Las Vegas Sun

April 26, 2024

Sun Editorial:

Keeping university secrets

Legislators should have required public disclosure of professors’ outside work

Many faculty members in Nevada’s higher education system also hold down jobs away from campus, often with employers that can use their expertise to help develop a product or provide a service.

There is plenty of merit in allowing professors to keep those jobs. A university whose faculty is in high demand off campus can gain added prestige by having professors who participate in breakthrough technologies or other achievements that make the community a better place in which to live or have broader applications.

But the state Senate Government Affairs Committee did a disservice Wednesday by voting 4-3 to kill legislation that would have required faculty members to disclose outside employment to the public.

Senate Bill 279, sponsored by Sen. Terry Care, D-Las Vegas, was prompted by a 2007 Las Vegas Sun investigation that found that UNLV officials had no idea how many professors were earning money off campus. As reported last week by Cy Ryan and Jeff German in the Las Vegas Sun, the university also had no system in place to monitor potential conflicts of interest.

The Board of Regents, which oversees the Nevada System of Higher Education, subsequently approved a policy that compelled the campuses to enforce a policy to require disclosure of outside employment. The flaw in that policy is that the records are placed in the faculty members’ personnel files and aren’t available to the public.

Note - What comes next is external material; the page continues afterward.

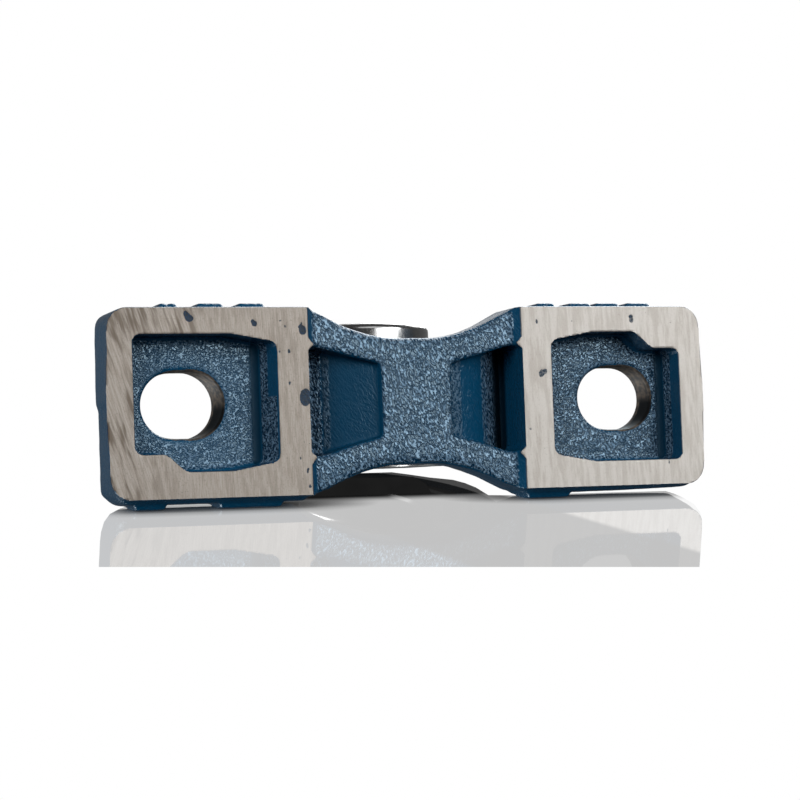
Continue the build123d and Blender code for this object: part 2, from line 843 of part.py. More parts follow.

Barry Smith, director of the Nevada Press Association, was right when he told the legislators that there is no provision for the public to find out whether a conflict exists.

There is no reason why the public, which pays the salaries of university system employees, should be prohibited from finding out who else is paying for a professor’s talent.

Universities are supposed to be institutions that promote the free flow of information. They are not supposed to be shrouded in secrecy.

But the committee’s failure to pass SB279 has the effect of promoting campus secrecy and sends a message to the public that the institutions have something to hide.